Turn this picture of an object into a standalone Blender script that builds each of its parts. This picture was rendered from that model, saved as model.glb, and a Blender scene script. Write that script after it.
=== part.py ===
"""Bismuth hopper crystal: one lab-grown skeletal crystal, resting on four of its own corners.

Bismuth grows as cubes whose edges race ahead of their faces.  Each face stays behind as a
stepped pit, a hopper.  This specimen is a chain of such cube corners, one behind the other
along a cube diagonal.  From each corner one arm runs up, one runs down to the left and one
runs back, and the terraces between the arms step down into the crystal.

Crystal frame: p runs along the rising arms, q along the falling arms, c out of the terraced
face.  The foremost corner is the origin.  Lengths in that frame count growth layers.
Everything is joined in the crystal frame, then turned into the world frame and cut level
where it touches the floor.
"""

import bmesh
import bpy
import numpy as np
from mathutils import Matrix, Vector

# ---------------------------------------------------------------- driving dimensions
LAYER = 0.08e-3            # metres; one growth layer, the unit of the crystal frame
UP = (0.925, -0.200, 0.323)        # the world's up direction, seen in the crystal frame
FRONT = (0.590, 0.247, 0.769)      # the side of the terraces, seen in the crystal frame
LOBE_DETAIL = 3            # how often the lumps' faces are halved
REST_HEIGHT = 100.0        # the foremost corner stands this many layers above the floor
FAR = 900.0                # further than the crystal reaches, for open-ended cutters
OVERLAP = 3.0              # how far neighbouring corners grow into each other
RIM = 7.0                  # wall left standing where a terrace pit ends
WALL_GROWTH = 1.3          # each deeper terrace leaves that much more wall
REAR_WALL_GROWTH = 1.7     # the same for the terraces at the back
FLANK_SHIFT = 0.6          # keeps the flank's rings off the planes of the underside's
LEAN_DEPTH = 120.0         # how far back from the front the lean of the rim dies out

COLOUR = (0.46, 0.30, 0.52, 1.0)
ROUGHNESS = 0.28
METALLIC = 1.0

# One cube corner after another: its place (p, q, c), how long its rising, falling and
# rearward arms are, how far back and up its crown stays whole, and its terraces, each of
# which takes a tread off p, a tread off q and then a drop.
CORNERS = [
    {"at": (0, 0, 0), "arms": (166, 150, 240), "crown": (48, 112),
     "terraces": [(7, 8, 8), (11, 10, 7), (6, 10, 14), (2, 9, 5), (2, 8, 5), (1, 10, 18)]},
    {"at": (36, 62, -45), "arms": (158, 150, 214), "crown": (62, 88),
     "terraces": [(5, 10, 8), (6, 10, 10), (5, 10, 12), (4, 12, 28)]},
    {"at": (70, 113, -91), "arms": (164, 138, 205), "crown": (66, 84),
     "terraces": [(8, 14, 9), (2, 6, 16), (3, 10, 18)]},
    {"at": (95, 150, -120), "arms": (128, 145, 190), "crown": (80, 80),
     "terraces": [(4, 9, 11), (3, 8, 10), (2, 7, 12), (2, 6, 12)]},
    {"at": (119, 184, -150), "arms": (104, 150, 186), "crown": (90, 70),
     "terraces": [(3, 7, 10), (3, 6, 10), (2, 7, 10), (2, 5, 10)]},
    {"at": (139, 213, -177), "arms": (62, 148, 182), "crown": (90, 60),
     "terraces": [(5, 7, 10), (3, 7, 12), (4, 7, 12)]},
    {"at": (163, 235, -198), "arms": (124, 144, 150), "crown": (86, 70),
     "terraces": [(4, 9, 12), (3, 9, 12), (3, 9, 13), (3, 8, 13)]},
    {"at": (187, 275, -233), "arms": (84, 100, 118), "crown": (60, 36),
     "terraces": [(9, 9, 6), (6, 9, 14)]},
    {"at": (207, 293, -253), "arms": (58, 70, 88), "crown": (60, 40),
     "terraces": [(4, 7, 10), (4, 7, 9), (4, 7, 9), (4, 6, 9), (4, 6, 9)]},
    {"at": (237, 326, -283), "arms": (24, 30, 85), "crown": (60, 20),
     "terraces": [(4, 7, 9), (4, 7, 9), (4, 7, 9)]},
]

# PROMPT
Pull out each line holding the string "after".

# SOLVED PROBLEM
Turn this picture of an object into a standalone Blender script that builds each of its parts. This picture was rendered from that model, saved as model.glb, and a Blender scene script. Write that script after it.
# One cube corner after another: its place (p, q, c), how long its rising, falling and